As the world economy wilts, General Motors and Chrysler are struggling to hammer out recovery plans to prove to the government that billions of dollars in aid will be a good investment.

Charles Wilson, the leader of GM in 1952, famously remarked that, "What’s good for the country is good for General Motors, and what’s good for General Motors is good for the country.’’

Unfortunately, and this is often forgotten, was the symbiotic notion of this idea — it was only the second half of the line that was frequently quoted.

Indeed, there is a stitch that cannot be taken out of the sewing of Detroit to the economy, and the economy to Detroit. And it has become global.

Even Audi, BMW, and Daimler AG (Mercedes-Benz, nee Daimler-Chrysler) are all catching at least some of the force of the right-left combo of punches. And Toyota has stumbled!

How big is the problem at GM (and in a lesser sense at the other Detroit companies)?

Bigger than California.

I recall watching Arnold Schwarzenegger — in full Terminator mode — drive a giant Hummer into Times Square in New York as part of a promo for the gas-guzzling brand he helped bring to life in the U.S.

Today, a "greener" Arnie is pushing cleaner, more efficient cars and wrestling with a $42 billion budget deficit as governor of California.

That, however, is less than GM’s obligations to retirees or surviving spouses in pension and health care, which come to at least an estimated $47 billion.

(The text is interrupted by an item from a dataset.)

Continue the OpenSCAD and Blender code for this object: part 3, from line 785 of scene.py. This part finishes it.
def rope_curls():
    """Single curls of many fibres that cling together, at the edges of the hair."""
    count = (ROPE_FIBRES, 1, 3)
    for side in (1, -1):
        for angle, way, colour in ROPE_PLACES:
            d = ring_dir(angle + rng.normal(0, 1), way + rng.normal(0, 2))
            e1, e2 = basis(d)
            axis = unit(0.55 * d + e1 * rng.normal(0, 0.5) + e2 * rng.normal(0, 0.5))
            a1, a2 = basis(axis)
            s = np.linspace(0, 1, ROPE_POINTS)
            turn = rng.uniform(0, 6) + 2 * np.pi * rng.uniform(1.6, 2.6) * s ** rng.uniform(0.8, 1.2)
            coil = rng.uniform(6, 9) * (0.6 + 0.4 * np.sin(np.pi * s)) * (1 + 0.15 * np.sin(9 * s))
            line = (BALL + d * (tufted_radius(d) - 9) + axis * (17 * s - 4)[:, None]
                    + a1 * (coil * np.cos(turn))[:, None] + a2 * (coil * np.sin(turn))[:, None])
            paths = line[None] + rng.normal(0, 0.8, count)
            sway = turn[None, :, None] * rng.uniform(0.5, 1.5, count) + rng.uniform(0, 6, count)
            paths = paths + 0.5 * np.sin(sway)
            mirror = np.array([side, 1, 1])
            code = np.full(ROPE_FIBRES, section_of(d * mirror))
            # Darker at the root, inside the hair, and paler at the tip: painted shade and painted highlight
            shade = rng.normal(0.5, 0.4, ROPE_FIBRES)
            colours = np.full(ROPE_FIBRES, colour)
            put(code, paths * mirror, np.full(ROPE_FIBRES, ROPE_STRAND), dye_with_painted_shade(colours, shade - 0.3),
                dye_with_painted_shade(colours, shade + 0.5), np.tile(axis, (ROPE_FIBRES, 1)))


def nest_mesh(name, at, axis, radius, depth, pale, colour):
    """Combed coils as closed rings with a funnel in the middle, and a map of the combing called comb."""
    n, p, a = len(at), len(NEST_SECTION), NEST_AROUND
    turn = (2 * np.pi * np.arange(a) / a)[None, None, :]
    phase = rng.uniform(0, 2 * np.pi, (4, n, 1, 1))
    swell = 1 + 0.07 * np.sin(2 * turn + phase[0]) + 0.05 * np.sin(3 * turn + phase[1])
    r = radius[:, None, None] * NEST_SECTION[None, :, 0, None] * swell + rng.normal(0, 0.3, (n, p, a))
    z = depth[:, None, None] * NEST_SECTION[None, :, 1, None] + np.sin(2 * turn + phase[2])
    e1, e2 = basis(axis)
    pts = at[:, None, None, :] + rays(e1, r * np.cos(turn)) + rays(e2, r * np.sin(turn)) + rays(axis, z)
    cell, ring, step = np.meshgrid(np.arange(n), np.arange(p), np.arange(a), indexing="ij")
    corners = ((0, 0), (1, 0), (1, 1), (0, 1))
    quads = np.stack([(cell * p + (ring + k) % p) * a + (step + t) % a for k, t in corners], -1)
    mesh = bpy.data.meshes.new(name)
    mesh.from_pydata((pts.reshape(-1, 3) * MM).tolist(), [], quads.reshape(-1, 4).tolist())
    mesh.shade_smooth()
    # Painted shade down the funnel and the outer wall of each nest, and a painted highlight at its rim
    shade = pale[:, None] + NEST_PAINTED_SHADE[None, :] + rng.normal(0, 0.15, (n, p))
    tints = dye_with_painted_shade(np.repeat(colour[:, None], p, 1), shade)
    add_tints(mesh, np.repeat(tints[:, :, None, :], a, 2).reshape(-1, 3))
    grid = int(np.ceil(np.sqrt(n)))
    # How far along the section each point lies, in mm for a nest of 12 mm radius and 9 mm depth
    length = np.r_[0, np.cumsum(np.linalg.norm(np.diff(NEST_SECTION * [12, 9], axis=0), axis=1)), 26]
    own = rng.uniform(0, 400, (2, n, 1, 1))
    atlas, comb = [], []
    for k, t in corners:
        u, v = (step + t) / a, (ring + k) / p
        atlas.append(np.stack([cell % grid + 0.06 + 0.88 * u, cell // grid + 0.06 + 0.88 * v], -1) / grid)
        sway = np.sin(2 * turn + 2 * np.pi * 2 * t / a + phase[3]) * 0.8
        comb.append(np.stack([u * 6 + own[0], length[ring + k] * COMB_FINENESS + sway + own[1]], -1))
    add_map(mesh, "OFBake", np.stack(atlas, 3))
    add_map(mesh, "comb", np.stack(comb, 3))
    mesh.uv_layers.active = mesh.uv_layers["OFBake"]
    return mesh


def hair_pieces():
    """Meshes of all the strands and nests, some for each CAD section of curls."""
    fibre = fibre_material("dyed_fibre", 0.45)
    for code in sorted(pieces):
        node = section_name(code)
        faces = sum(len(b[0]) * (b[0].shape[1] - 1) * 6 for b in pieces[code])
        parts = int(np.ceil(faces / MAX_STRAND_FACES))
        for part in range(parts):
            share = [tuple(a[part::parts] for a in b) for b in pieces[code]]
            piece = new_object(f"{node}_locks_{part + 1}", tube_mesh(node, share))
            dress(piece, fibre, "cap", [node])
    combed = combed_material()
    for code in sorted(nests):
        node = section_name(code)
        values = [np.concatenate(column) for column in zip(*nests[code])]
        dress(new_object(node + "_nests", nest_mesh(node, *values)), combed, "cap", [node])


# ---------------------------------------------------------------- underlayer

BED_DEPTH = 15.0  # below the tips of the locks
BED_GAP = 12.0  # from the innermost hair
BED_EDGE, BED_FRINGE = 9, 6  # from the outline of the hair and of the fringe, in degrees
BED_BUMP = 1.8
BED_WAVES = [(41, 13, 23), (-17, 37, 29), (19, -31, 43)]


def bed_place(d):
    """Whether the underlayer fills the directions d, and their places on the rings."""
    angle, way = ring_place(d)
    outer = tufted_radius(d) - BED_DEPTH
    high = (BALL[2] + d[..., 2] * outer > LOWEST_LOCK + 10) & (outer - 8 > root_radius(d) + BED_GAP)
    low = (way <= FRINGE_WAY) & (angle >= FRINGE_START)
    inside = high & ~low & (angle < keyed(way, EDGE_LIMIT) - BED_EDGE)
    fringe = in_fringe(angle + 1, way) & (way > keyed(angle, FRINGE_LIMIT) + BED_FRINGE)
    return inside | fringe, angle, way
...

There was hope on Feb. 17 that the United Autoworkers Union would agree, as one important step in saving the companies, to take on some of that burden by running the benefits program, though still with some GM assistance.

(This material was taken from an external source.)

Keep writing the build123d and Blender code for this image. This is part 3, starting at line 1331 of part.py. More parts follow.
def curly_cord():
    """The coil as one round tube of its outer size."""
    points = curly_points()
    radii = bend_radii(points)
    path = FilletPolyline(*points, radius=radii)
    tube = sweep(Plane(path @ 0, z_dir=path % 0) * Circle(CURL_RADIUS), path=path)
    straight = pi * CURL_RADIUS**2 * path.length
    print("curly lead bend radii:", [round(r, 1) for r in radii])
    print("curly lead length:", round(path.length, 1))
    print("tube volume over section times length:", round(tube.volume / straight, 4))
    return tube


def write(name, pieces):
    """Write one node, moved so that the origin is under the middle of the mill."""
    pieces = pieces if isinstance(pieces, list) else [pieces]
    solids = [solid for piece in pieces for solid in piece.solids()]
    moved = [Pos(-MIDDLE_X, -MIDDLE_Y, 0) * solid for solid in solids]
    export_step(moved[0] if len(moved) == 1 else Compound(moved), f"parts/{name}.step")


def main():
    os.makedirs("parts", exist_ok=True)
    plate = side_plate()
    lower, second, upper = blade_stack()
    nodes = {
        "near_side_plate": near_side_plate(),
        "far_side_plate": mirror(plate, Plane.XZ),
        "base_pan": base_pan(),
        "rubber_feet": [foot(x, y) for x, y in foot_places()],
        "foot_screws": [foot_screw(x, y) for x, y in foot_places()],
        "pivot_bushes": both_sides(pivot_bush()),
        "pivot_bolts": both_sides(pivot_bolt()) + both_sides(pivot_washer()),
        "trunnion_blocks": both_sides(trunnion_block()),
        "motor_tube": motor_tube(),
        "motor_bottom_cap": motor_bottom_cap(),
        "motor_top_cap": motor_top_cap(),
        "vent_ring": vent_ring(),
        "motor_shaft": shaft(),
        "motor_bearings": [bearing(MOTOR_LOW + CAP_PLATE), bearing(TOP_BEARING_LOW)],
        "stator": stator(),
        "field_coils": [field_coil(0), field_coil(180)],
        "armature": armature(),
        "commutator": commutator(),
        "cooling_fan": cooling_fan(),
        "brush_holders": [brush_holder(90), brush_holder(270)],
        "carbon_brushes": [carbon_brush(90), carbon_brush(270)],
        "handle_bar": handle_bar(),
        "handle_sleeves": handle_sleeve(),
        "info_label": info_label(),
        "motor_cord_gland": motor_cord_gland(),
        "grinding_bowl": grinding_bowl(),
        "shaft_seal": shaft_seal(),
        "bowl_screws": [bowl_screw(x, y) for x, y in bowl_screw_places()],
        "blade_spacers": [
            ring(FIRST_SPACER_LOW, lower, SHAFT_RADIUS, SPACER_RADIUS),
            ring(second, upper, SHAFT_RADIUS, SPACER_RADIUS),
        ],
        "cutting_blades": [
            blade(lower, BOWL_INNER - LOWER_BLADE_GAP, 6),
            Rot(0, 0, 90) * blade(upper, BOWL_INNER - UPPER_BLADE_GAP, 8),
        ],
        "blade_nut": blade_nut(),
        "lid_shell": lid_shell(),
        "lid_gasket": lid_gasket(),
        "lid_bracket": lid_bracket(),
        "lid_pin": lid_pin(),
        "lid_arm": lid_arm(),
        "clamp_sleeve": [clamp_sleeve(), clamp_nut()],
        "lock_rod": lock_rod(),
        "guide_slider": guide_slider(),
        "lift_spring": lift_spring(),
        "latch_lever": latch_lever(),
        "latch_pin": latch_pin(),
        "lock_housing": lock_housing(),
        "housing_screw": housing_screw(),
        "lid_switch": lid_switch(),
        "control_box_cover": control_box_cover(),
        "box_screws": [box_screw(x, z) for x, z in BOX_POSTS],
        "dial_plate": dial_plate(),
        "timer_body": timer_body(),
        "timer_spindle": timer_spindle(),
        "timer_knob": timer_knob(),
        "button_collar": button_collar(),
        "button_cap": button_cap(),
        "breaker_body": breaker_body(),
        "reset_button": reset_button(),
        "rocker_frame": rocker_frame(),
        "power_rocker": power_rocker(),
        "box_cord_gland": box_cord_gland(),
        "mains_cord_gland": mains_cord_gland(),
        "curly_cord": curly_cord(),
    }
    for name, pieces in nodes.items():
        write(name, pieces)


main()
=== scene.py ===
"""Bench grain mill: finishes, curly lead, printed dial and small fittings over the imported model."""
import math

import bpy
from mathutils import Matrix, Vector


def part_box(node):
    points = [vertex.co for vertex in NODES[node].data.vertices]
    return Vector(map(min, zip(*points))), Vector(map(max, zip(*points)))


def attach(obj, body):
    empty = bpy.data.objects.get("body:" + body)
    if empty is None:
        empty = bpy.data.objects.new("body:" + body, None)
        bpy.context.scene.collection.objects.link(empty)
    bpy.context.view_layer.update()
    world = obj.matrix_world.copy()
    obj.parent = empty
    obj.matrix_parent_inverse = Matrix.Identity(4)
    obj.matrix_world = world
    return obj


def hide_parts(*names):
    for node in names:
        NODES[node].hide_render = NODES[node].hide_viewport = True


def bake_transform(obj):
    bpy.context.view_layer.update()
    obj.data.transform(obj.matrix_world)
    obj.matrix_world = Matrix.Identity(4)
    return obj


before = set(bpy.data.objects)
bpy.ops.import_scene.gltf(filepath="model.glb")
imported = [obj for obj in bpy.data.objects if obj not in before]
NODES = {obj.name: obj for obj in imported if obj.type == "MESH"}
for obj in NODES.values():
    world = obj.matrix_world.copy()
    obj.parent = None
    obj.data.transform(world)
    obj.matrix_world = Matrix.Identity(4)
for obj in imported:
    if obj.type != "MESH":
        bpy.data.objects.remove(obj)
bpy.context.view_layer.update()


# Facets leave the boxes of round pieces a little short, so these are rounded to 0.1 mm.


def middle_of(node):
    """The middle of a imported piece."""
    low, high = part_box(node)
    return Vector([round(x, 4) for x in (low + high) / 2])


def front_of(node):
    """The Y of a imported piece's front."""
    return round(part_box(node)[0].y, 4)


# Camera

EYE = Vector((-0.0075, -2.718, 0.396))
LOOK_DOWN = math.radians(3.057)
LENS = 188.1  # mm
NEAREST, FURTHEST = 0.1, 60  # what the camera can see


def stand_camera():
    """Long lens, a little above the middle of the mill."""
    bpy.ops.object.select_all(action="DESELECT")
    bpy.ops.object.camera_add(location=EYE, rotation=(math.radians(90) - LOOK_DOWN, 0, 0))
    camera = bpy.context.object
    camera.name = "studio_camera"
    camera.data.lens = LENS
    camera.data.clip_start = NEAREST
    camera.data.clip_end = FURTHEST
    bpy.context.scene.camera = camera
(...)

Labor concessions and plant closings will have to be part of any workable package: What was once a two-headed monster — a management that thought the good times would roll forever, and a union for many years unwilling to redo a deal — has crippled American manufacturers.

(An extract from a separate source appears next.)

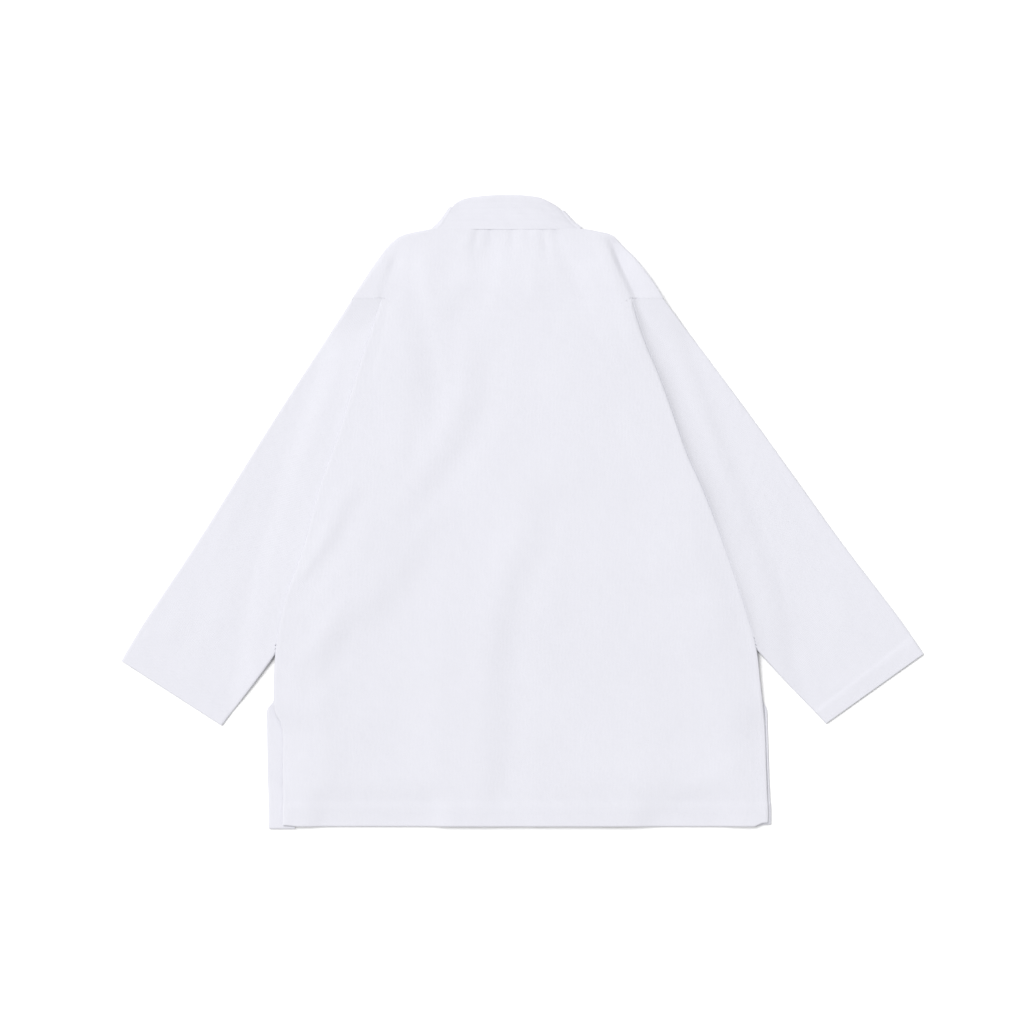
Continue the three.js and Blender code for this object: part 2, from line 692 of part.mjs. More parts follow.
// Right front and its lapel, over the left ones.
const restLapelRight = drape(30, 12);
const restFrontRight = drape(24, 12);
const lapelRight = lapelSections(LAPEL_RIGHT_SECTIONS, restLapelRight);
jacket.add(wall("lapel_right", lapelRight, false));
const frontRight = fronts.map((section) => {
  const inner = seamEdgeX(LAPEL_RIGHT_SECTIONS, section.level) + CURVED_SEAM_GAP;
  const tuck = tuckLine(section, 1, -1, frontTuck(restFrontRight), frontLayer(restFrontRight));
  const layer = layerLine(section, -1, section.layerRight[0], inner, LAYER_POINTS_FRONT + 3,
    frontLayer(restFrontRight));
  return thicken([...tuck, ...layer], CLOTH);
});
jacket.add(wall("front_right", frontRight, false));
cover(bandOutline(LAPEL_RIGHT_SECTIONS), (x, y) => restLapelRight(x, y) + BAND_THICKNESS);
const frontRightOutline = [
  ...fronts.map((section) => section.right),
  ...fronts.map((section) => [seamEdgeX(LAPEL_RIGHT_SECTIONS, section.level), section.level]).reverse(),
];
cover(frontRightOutline, (x, y) => restFrontRight(x, y) + CLOTH);
cover(tuckOutline(fronts, 1), (x, y) => restFrontRight(x, y) + 2 * CLOTH + SEAM_GAP);

// Sleeves, lying between the folds of the fronts and of the back.
const restSleeve = drape(24, 12);
for (const sleeve of [SLEEVE_LEFT, SLEEVE_RIGHT]) {
  const sections = SLEEVE_SECTIONS.map((row) => sleeveSection(sleeve, row));
  jacket.add(wall(sleeve.name, sections.map((section) => sleeveWall(section, restSleeve)), true));
  cover(sleeveOutline(sections), (x, y) => (
    restSleeve(x, y) + SLEEVE_HEIGHT + Math.max(foldHeight(SLEEVE_FOLDS, x, y), 0)));
}

// Back, with its tucks over the sleeves and its loose layer over everything.
const backs = bodySections(BODY_SECTIONS, backEnds);
const restTuck = drape(18, 12);
const backTuck = (x, y) => restTuck(x, y) + (CLOTH + hemLift(y)) / 2;
for (const side of [-1, 1]) {
  cover(tuckOutline(backs, side), (x, y) => backTuck(x, y) + (CLOTH + hemLift(y)) / 2);
}
const restBack = drape(18, 24);
const backLayer = (x, y) => (
  restBack(x, y) + (CLOTH + hemLift(y)) / 2 + Math.max(LOFT + foldHeight(BACK_FOLDS, x, y), 0));
const back = backs.map((section) => {
  const left = tuckLine(section, -1, 1, backTuck, backLayer);
  const right = tuckLine(section, 1, 1, backTuck, backLayer).reverse();
  const layer = layerLine(section, 1, section.layerLeft[0], section.layerRight[0],
    LAYER_POINTS_BACK, backLayer);
  return thicken([...left, ...layer, ...right], clothAt(section.level));
});
jacket.add(wall("back_panel", back, false));

// Neck length of the band, above the back's neck seam.
jacket.add(neckBand());

// The origin is under the middle of the finished jacket.
const bounds = new THREE.Box3().setFromObject(jacket);
const centre = bounds.getCenter(new THREE.Vector3());
for (const mesh of jacket.children) {
  mesh.geometry.translate(-centre.x, -centre.y, -bounds.min.z);
}

export default jacket;
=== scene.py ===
"""Looks of the white jiu-jitsu jacket that lies flat on its front, back side up.

Sizes are in millimetres until a mesh is made. The pieces are laid one on another as in the CAD,
on a finer height field, and get rounded edges, creases, weave and stitching.
"""

import math

import bpy
import numpy as np
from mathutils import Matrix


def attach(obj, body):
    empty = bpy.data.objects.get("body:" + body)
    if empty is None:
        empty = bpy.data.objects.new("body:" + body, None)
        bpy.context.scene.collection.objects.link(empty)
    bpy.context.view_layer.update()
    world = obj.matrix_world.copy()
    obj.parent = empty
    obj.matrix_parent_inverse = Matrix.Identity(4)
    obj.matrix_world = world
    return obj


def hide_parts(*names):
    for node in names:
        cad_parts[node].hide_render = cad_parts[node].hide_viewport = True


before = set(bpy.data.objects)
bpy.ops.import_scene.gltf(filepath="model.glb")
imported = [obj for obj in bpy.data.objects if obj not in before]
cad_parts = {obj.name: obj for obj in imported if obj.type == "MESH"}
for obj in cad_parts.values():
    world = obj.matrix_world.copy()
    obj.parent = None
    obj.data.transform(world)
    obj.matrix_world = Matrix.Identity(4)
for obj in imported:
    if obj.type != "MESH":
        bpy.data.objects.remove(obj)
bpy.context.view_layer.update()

# ---- Cloth and bands ----
CLOTH = 1.6
HEM_EXTRA = 1.2
SEAM_GAP = 0.3
CURVED_SEAM_GAP = 0.7
BAND_THICKNESS = 6.0
SLEEVE_HEIGHT = 4.2
SLEEVE_EDGE = 3.4
CUFF_HEM = 26.0
FOLD_REACH = 3.0
SEAM_REACH, SEAM_LAP = 0.12, 0.6
LOFT = 1.7
MESH_STEP = 5.0
ROW_END_BEND = 15.0
ROW_GAP, ROW_OVERHANG = 0.4, 2.0
TURNED_EDGE = (2.6, 1.4, 0.5)
FAR_FROM_HEM = 9.0
HEM_LEVEL = -387.0
SHARP_ANGLE = math.radians(50)
RIPPLE_WAVES = 14
MM = 0.001


def table(text):
    """Numbers from a text, one row a line; what a row leaves out at its end is zero."""
    rows = [[float(word) for word in line.split()] for line in text.strip().splitlines()]
    longest = max(map(len, rows))
    return np.array([row + [0.0] * (longest - len(row)) for row in rows])


def creases(text):
    """Creases from a text, one a line, with stations between commas; a comma at the end goes on."""
    lines = text.replace(",\n", ",").strip().splitlines()
    return [[[float(word) for word in station.split()] for station in line.split(",")]
            for line in lines]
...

But don’t blame the unions. Blame the management that, confident that highly profitable SUVs would roll down the line to eternity, signed off on these deals. It’s hard to give back what you have been promised.

So Saab and Hummer, owned by GM, are on the auction block, and cutbacks in the number of models are being planned. One report said that Cadillac and Chevrolet would be saved, along with (tell me why please?) GMC and Buick (many of whose long-loyal buyers aren’t coming down for breakfast as each day passes). Pontiac will be cut to a couple of models, hopefully as the muscle end of the GM line.

But as we ponder this, as we gasp at GM’s $13-billion-and-climbing bid for federal aid, Chrysler’s $4 billion package, and President Barack Obama’s overall $787 billion stimulus package for the nation’s economy, the watchdog General Accounting Office reports that those amounts are less than the military says it needs to purchase and maintain about 2,400 Lightning II jet fighters for the future.

That figure? Just under $1 trillion.